Um elemento adicional que poderia fortalecer a regra é a criação de subtetos de gasto. Gosto, por exemplo, do modelo sueco, em que as restrições orçamentárias são operacionalizadas nesses subtetos, que ajudam a endereçar o cumprimento do teto. Parece difícil, mas não é. Tome o desenho proposto aqui, de teto com reajuste pelo centro da meta da política monetária, mais 1,5% que é a banda, excetuando o seguro desemprego. Quando forem votar, os parlamentares saberão, por exemplo, que para gasto com pessoal, não poderão gastar mais que a inflação mais 1%. E isso vale tanto para o Executivo quanto Legislativo e Judiciário. Esse subteto de pessoal, inclusive, é muito relevante para os outros poderes. Como Legislativo e Judiciário não prestam serviço público – educação, saúde, segurança, proteção social –, então o grosso das despesas é com pessoal.

Este ano os estados tiveram sua arrecadação impactada pela medida que limita alíquotas de ICMS cobradas em energia, combustíveis, transportes e telecomunicações. Alguns entes, como Maranhão e Alagoas, já entraram com liminares, freando o pagamento de contragarantias de empréstimos com aval da União, como forma de compensar essa perda. Como considera que esse tema será equacionado a partir do ano que vem?

O Supremo criou uma comissão de conciliação, reunindo Governo Federal e estados, em busca de resolver essa discordância se há ou não o que compensar. E, se chegarem ao reconhecimento desse direito de compensação, ainda será preciso chegar a um acordo sobre os valores, pois hoje estados e Governo Federal têm contas distintas dessas perdas.

O ideal é que se aprove uma reforma tributária. Mesmo porque, o excesso de judicialização da política fiscal também é um problema, do qual o ICMS é apenas um capítulo. Veja o caso do crédito de PIS/Cofins na Zona Franca de Manaus. Essa região é isenta do imposto, mas decidiu-se no Supremo o direito a essa renúncia. Ou seja, decidiu-se que quem comprar insumos da Zona Franca, que não paga PIS/Cofins, terá o crédito desse imposto. Economicamente não faz nenhum sentido, pois gera uma perda fiscal de cerca de R$ 16 bilhões por ano. Portanto, do ponto de vista institucionalidade fiscal/ tributária, não é bom ter o Supremo intermediando decisões que cabem ao Executivo e ao Congresso.
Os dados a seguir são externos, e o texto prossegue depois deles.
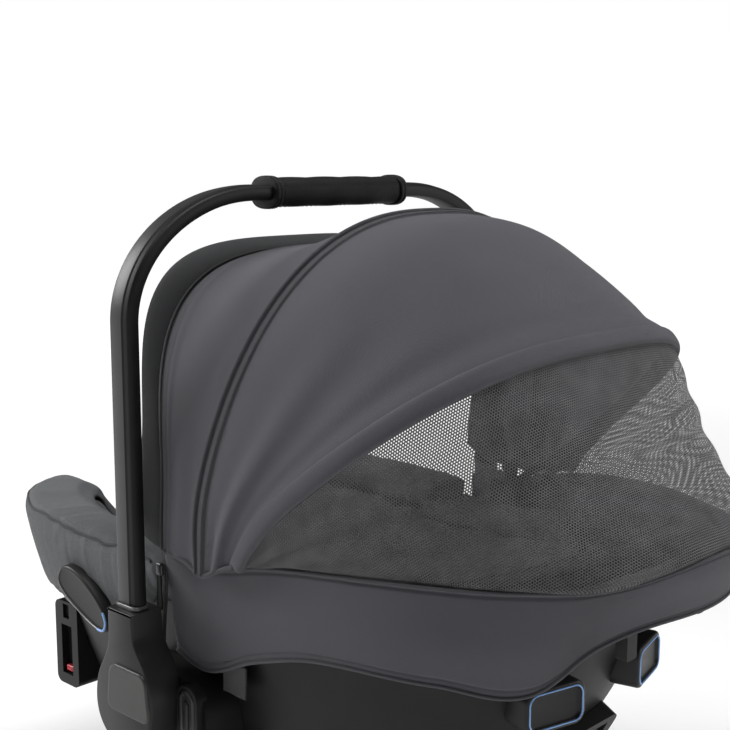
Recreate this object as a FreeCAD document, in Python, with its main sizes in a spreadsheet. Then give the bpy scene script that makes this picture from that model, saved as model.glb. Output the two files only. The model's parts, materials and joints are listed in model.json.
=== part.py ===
import FreeCAD, Part
import math
import os
import re
import Sketcher
from FreeCAD import Placement, Rotation, Vector

# Infant car seat, millimetres.  +Z up, foot end towards -Y, head end towards +Y.
# The origin lies on the floor, under the carry handle's pivot axis.
# "left" is the occupant's left, +X.

document = FreeCAD.newDocument("infant_car_seat")
sheet = document.addObject("Spreadsheet::Sheet", "dimensions")

driving = {
    # shell, seen as stacked ovals
    "seat_height": 345, "seat_half_width": 188, "foot_reach": 322, "head_reach": 345,
    "oval_middle": 20, "shell_wall": 4, "layer_gap": 0.4,
    "rim_height": 272, "rim_rise": 66, "dip_height": 212, "dip_half_width": 100,
    # seating bowl
    "bowl_floor": 78, "bowl_side_inset": 38, "bowl_foot_inset": 42, "bowl_head_inset": 55,
    "bowl_shift": 15, "pad_thickness": 12,
    # foot cushion
    "cushion_top": 289, "cushion_hem": 212, "cushion_outset": 7, "cushion_cover": 16, "cushion_end": 2,
    # base
    "base_width": 216, "base_length": 250, "base_height": 30, "base_shift": 12, "base_corner": 30,
    "latch_bar_radius": 5, "latch_bay_width": 124, "latch_bay_length": 44, "latch_bay_depth": 23,
    "latch_spacing": 170, "latch_bar_height": 11, "latch_bar_bury": 20, "foot_screw_radius": 4,
    "foot_screw_sink": 6,
    "grip_width": 12, "grip_length": 180, "grip_thickness": 3, "grip_spacing": 184,
    # carry handle
    "grip_height": 570, "leg_outset": 27.5, "corner_across": 123, "corner_up": 94,
    "tube_width": 13, "tube_depth": 24, "tube_round": 5, "collar_height": 262,
    "grip_span": 138, "grip_tall": 24, "grip_deep": 31, "grip_band": 8, "grip_core_gap": 0.1,
    "pivot_height": 184, "hub_radius": 35, "hub_inset": 15.5, "hub_thickness": 28,
    "hub_neck_width": 32, "cover_width": 50, "cover_height": 39, "cover_thickness": 2,
    "cover_shift": 10, "cover_rise": 15, "pin_radius": 10, "pin_gap": 0.05, "pin_bury": 24,
    # side housings and handle buttons
    "housing_width": 100, "housing_height": 92, "housing_drop": 20, "housing_shift": 16,
    "housing_root": 28.5, "housing_corner": 26, "side_gap": 0.5,
    "button_width": 18, "button_height": 50, "button_proud": 6,
    "button_shift": 50, "button_drop": 4, "button_travel": 4, "button_gap": 0.3,
    # belt guides
    "guide_length": 76, "guide_height": 30, "guide_thickness": 9, "guide_centre": -97,
    "guide_centre_height": 237, "guide_tilt": 26,
    "rear_guide_width": 56, "rear_guide_height": 34, "rear_guide_depth": 40,
    "rear_guide_shift": 104, "rear_guide_level": 226, "rear_guide_turn": 38, "rear_guide_back": 96.6,
    # stroller adapter sockets
    "socket_shift": -182, "socket_level": 166, "socket_width": 34, "socket_height": 78,
    "socket_inset": 30, "socket_depth": 54, "socket_lip": 7, "socket_slot_width": 16,
    "socket_slot_height": 46, "socket_slot_drop": 6, "tab_width": 9, "tab_height": 13, "tab_thickness": 3,
    "tab_drop": 9,
    # canopy
    "canopy_pivot_shift": 55, "canopy_pivot_height": 288, "canopy_thickness": 2,
    "brim_angle": -23.5, "brim_outset": 17, "brim_rise": 268,
    "front_angle": -18.6, "front_outset": 15, "front_rise": 247,
    "middle_angle": 12.2, "middle_outset": 18, "middle_rise": 272.5,
    "rear_angle": 50.4, "rear_outset": 18, "rear_rise": 286,
    "mesh_outset": 4, "mesh_head_inset": 17, "mesh_end_angle": 87,
    "brim_thickness": 8, "brim_gap": 0.5, "binding_band": 10, "binding_thickness": 5,
    "hem_band": 12, "hem_thickness": 8, "bow_width": 7, "bow_thickness": 3, "band_gap": 0.5,
    "ear_radius": 9, "ear_thickness": 3, "ear_inset": 11, "ear_pitch": 3.4, "bow_drop": 5,
    "canopy_pin_radius": 4, "bow_start": 33, "bracket_width": 30, "bracket_thickness": 6,
    "bracket_gap": 0.4, "bracket_seat": 0.3, "flange_reach": 20, "flange_thickness": 3, "cap_thickness": 1.2,
    # skirt, zip and small trim
    "skirt_outset": 4, "skirt_head_outset": 33, "skirt_middle": 110, "skirt_wall": 2,
    "skirt_front": 8.4, "skirt_top": 294, "skirt_hem": 212, "zip_inset": 0.5, "zip_gap": 0.3,
    "zip_width": 5.6, "zip_top": 291, "zip_bottom": 229, "zip_thickness": 4,
    "puller_length": 30, "tag_width": 26, "tag_height": 24, "tag_shift": 77,
    "tag_level": 224, "hook_shift": 62, "hook_width": 12, "hook_height": 22, "hook_depth": 9,
    "hook_level": 290, "hook_inset": 41.6,
    # release lever at the back
    "release_width": 104, "release_height": 62, "release_level": 150, "release_depth": 40,
    "release_lip": 12, "lever_width": 80, "lever_height": 30, "lever_thickness": 8,
    "lever_sink": 2.5, "lever_travel": 8, "lever_gap": 0.4,
    # harness
    "strap_width": 28, "strap_thickness": 1.8, "strap_inner": 12, "strap_top": 196,
    "strap_clearance": 2.6, "hip_strap_length": 80, "hip_strap_shift": 10, "chest_pad_thickness": 8,
    "buckle_width": 48, "buckle_depth": 20, "buckle_button_drop": 6, "buckle_button_bury": 4,
    "buckle_height": 52, "buckle_shift": -48, "buckle_level": 138, "buckle_button_size": 24,
    "buckle_button_proud": 2, "buckle_travel": 4, "tongue_thickness": 3, "tongue_height": 18,
    "adjuster_width": 38, "adjuster_length": 34, "adjuster_height": 30, "adjuster_shift": -92,
    "adjuster_level": 112, "adjuster_button_width": 18, "adjuster_travel": 3,
    # head pillow
    "pillow_width": 220, "pillow_depth": 62, "pillow_length": 104, "pillow_wall": 34,
    "pillow_back": 14, "pillow_level": 244, "pillow_shift": 176, "pillow_tilt": 30,
}
for row, (alias, size) in enumerate(driving.items(), start=1):
    sheet.set(f"A{row}", alias)
    sheet.set(f"B{row}", str(size))
    sheet.setAlias(f"B{row}", alias)
document.recompute()

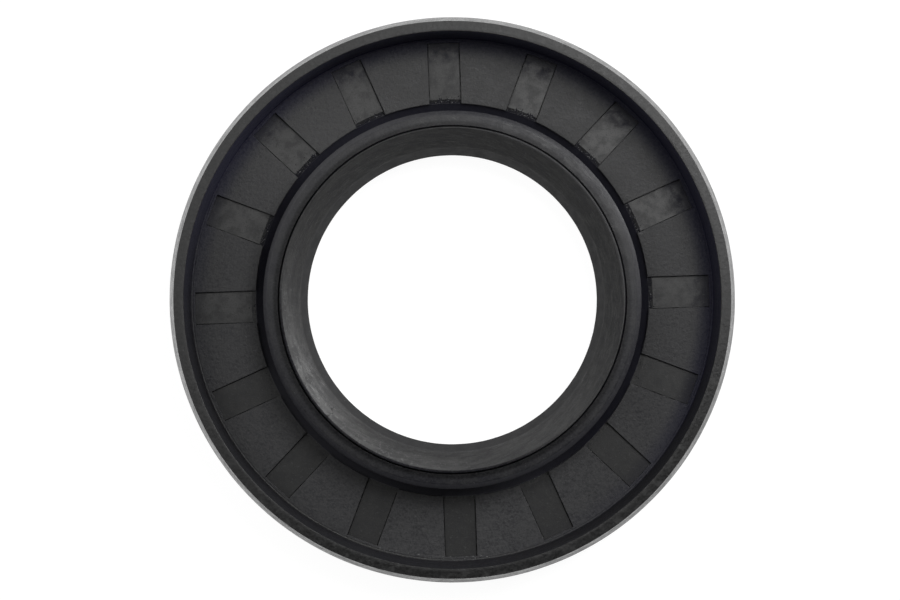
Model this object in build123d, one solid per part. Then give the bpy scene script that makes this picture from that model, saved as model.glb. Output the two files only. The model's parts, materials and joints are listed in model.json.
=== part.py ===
from build123d import *
import os
from math import atan2, cos, radians, sqrt, tan

# Rubber-covered radial shaft seal with a garter spring and a dust lip.
# Millimetres. The axis is Z, the air side is down at z = 0 and the oil side is up.
# Each section is drawn as (radius, height) and turned once round the axis.

# ---------------------------------------------------------------- what it fits
SHAFT_DIAMETER = 40.0
HOUSING_DIAMETER = 75.0
WIDTH = 10.0
LIP_SQUEEZE = 0.71  # radial, by which the free sealing lip is under the shaft
DUST_LIP_SQUEEZE = 0.15  # radial, the same for the dust lip
PRESS_ALLOWANCE = 0.15  # radial, by which the moulded outside is over the housing

# ---------------------------------------------------------------- pressed steel case
CASE_THICKNESS = 1.0
CASE_BEND = 0.5  # inside radius of the bend

# ---------------------------------------------------------------- rubber round the case
OUTER_COVER = 0.85  # over the outside of the case
AIR_COVER = 0.8  # under its web
WEB_SKIN = 0.5  # over its web
TOP_COVER = 1.4  # over its free edge
EDGE_COVER = 0.6  # inside its inner edge
RIM_LINING = 0.24  # on its inside, at the rim's face
RIM_DRAFT = 3.0  # degrees, of the rim's inner wall
RIM_ROOT_ROUND = 0.25
RIM_FLAT = 0.35  # level inner border of the rim's face
RIM_FACE_DROP = 0.12  # the rest of it falls outwards by this
RIM_FACE_BLEND = 1.0
RIM_EDGE_ROUND = 0.1
LEAD_IN_RADIAL = 0.76  # chamfer of the outside on the oil side
LEAD_IN_AXIAL = 3.3
LEAD_IN_ROUND = 0.6
HEEL_RADIAL = 0.45  # chamfer of the outside on the air side
HEEL_AXIAL = 1.2
HEEL_ROUND = 0.4

# ---------------------------------------------------------------- recesses in the skin
RECESS_COUNT = 16
RECESS_WIDTH = 4.3
RECESS_END_GAP = 0.36  # skin left between a recess and the root of the rim

# ---------------------------------------------------------------- sealing lip
CONTACT_HEIGHT = 5.3  # of the contact edge over the air side
CONTACT_BAND = 0.3
EDGE_CONE_WIDTH = 0.98  # radial width of the steep cone next to the contact edge
EDGE_CONE_ANGLE = 32.0  # degrees from the axis
FACE_CONE_WIDTH = 2.52  # radial width of the oil side cone above it
FACE_CONE_ANGLE = 49.0
FACE_CONE_BLEND = 1.6  # radius between the two cones
BACK_CONE_ANGLE = 25.0  # air side of the lip
RIDGE_WIDTH = 0.1
RIDGE_STEP_WIDTH = 0.28
RIDGE_STEP_DEPTH = 0.46
CREASE_OUT = 0.16  # radial, from the ridge to the bottom of the crease behind it
CREASE_DEPTH = 0.15
CREASE_EDGE_ROUND = 0.08

# ---------------------------------------------------------------- head and its spring
END_FACE_WIDTH = 1.39  # nearly flat ring outside the ridge
END_FACE_FALL = 0.12
HEAD_EDGE_WIDTH = 0.56  # its outer border, which falls faster
HEAD_EDGE_FALL = 0.27
HEAD_EDGE_THICKNESS = 0.28
HEAD_EDGE_ROUND = 0.1
END_FACE_BLEND = 1.0
COIL_DIAMETER = 2.0
SPRING_SEAT = 2.6  # radial, from the contact edge to the bottom of the groove
SPRING_OFFSET = 0.55  # axial, from the contact edge towards the air side
GROOVE_CLEARANCE = 0.05  # radial, round the coil
GROOVE_MOUTH = 0.67  # from the groove's centre out to the side of the head
GROOVE_LAND = 0.39  # side of the head beyond each edge of the mouth

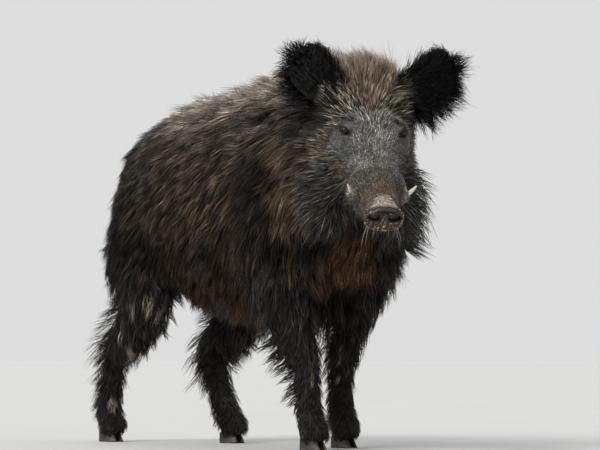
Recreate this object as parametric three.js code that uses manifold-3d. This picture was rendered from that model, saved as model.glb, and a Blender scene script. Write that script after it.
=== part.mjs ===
// Wild boar, adult male, standing still with its head lowered and turned to its right.
// Millimetres, +Z up. It faces -Y, and its left side is +X. Each solid reaches the tips of the coat.
import * as THREE from 'three';
import { mergeVertices } from 'three/addons/utils/BufferGeometryUtils.js';
import Module from 'manifold-3d';

const wasm = await Module();
wasm.setup();

// ---------------------------------------------------------------- driving dimensions
const GAP = 0.3; // clearance between neighbouring solids
const CELL = { trunk: 32, neck: 26, head: 17, leg: 19 }; // size of the facets of each region
const FAIR = { trunk: 5, neck: 4.4, head: 3.5, leg: 4.4, cut: 0.1 }; // how far a facet may lie from the true form

// Stations of the body: x, distance forward, z, half width, height above, depth below, roundness.
const TRUNK = [
  [0, -405, 594, 92, 158, 160, 2.1],
  [0, -320, 590, 124, 188, 190, 2.15],
  [0, -190, 584, 158, 222, 228, 2.15],
  [0, -30, 582, 173, 240, 262, 2.15],
  [0, 120, 586, 182, 254, 276, 2.15],
  [-3, 250, 596, 184, 261, 262, 2.1],
  [-12, 350, 616, 174, 246, 240, 2.25],
  [-24, 430, 644, 152, 222, 216, 2.5],
  [-42, 500, 676, 126, 186, 184, 2.5],
  [-62, 560, 704, 98, 146, 148, 2.4],
];
const RUMP_ROUND = 118; // how far the round ends reach past the first and the last station
const NECK_ROUND = 60;
// Stations of each leg, from the top down: x, forward, z, half width, depth in front, depth behind, roundness.
const LEG_FRONT_RIGHT = [
  [-122, 310, 520, 66, 92, 104, 2.2],
  [-120, 314, 420, 60, 76, 92, 2.2],
  [-108, 326, 330, 46, 50, 60, 2.1],
  [-97, 348, 258, 33, 35, 38, 2.0],
  [-92, 362, 218, 32, 34, 33, 2.1],
  [-88, 370, 184, 27, 28, 28, 2.0],
  [-87, 376, 132, 23, 24, 25, 2.0],
  [-86, 380, 92, 26, 26, 31, 2.0],
  [-86, 392, 64, 27, 25, 27, 2.0],
  [-86, 402, 42, 30, 28, 27, 2.2],
];
const LEG_FRONT_LEFT = [
  [122, 300, 520, 66, 92, 104, 2.2],
  [120, 296, 420, 60, 76, 92, 2.2],
  [108, 284, 330, 46, 50, 60, 2.1],
  [94, 264, 258, 33, 35, 38, 2.0],
  [89, 257, 218, 32, 34, 33, 2.1],
  [86, 252, 184, 27, 28, 28, 2.0],
  [85, 250, 132, 23, 24, 25, 2.0],
  [85, 250, 92, 26, 26, 31, 2.0],
  [85, 260, 64, 27, 25, 27, 2.0],
  [85, 270, 42, 30, 28, 27, 2.2],
];
const LEG_HIND_RIGHT = [
  [-72, -362, 570, 54, 120, 96, 2.2],
  [-88, -344, 480, 62, 128, 108, 2.2],
  [-103, -326, 385, 58, 98, 98, 2.2],
  [-102, -350, 318, 45, 76, 70, 2.1],
  [-98, -414, 262, 31, 52, 48, 2.0],
  [-96, -460, 230, 27, 40, 40, 2.0],
  [-94, -486, 186, 23, 27, 30, 2.0],
  [-92, -502, 130, 22, 24, 26, 2.0],
  [-91, -514, 90, 26, 26, 31, 2.0],
  [-90, -508, 62, 27, 25, 27, 2.0],
  [-90, -498, 42, 30, 28, 27, 2.2],
];
const LEG_HIND_LEFT = [
  [72, -354, 570, 54, 120, 98, 2.2],
  [96, -312, 480, 64, 130, 116, 2.2],
  [109, -238, 385, 62, 98, 110, 2.2],
  [107, -231, 318, 52, 74, 82, 2.1],
  [102, -288, 262, 39, 56, 56, 2.0],
  [97, -328, 232, 31, 48, 46, 2.0],
  [93, -318, 186, 27, 34, 34, 2.0],
  [89, -288, 130, 23, 26, 27, 2.0],
  [88, -262, 90, 27, 27, 31, 2.0],
  [88, -240, 64, 27, 25, 28, 2.0],
  [88, -222, 42, 30, 28, 27, 2.2],
];
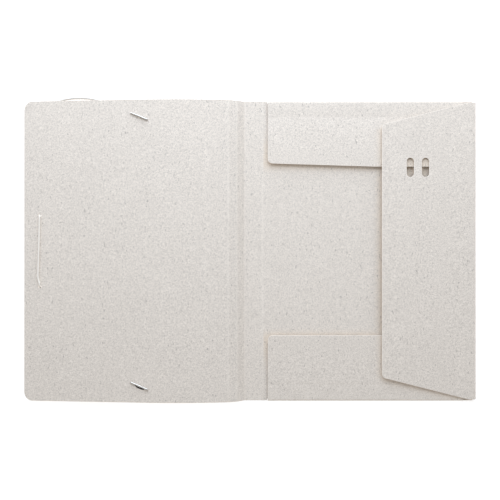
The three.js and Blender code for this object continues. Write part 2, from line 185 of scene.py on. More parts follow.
class FolderFlaps(bpy.types.PropertyGroup):
    """The three inner flaps."""

    end_tilt: FloatProperty(
        name="End flap tilt", description="How far the top and bottom flaps rise towards their free edge",
        default=math.radians(0.8), subtype="ANGLE", unit="ROTATION",
    )
    end_depth: FloatProperty(
        name="End flap depth", description="Reach of the top and bottom flaps from their fold",
        default=67.2 * MM, min=0, subtype="DISTANCE", unit="LENGTH", precision=4,
    )
    top_left_depth: FloatProperty(
        name="Top flap left depth", description="Reach of the top flap at its left side",
        default=63.8 * MM, min=0, subtype="DISTANCE", unit="LENGTH", precision=4,
    )
    shoulder: FloatProperty(
        name="Shoulder", description="Where the slanted part of a free edge ends, from the left side",
        default=112 * MM, min=0, subtype="DISTANCE", unit="LENGTH", precision=4,
    )
    taper: FloatProperty(
        name="Taper", description="How far the right side of an end flap draws in",
        default=29.9 * MM, min=0, subtype="DISTANCE", unit="LENGTH", precision=4,
    )
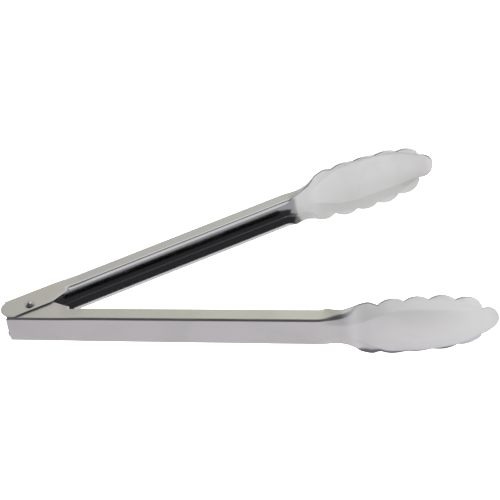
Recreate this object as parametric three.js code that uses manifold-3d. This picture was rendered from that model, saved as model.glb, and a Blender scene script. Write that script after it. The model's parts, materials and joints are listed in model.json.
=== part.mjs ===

Então, o melhor é resolver esse problema via reforma tributária, além da revisão de renúncias fiscais. O debate sobre esse tema tem se concentrado no âmbito federal, e fala-se muito pouco do tamanho das renúncias fiscais estaduais, que não são pequenas – em 2020, os incentivos fiscais em torno do ICMS chegavam a R$ 90 bilhões por ano, e a conta só aumenta. O caminho natural, para os estados, será rever esse volume de renúncia, boa parte sem resultado, e com isso amenizar a perda de arrecadação. E os estados também precisam entrar na discussão de uma regra fiscal para eles. Não pode ser um debate só para o governo federal. Essa medida do subteto para pessoal, por exemplo, seria positiva, pois ajudaria estados e municípios a ampliar sua capacidade de investimento no médio prazo, pois ajuda a manter uma folha de pagamento contida.

Um Executivo forte consegue emplacar a reforma tributária já em 2023?

Sim, pois esse tema está maduro. Temos discutido a reforma desde o governo Temer. Sabemos quais as propostas estão na mesa – a PEC 45 e a PEC 110, além da proposta do atual governo de uma fusão de PIS/Cofins e transformar o IPI em um imposto seletivo. Há condições, desde que o governo federal coloque energia nisso.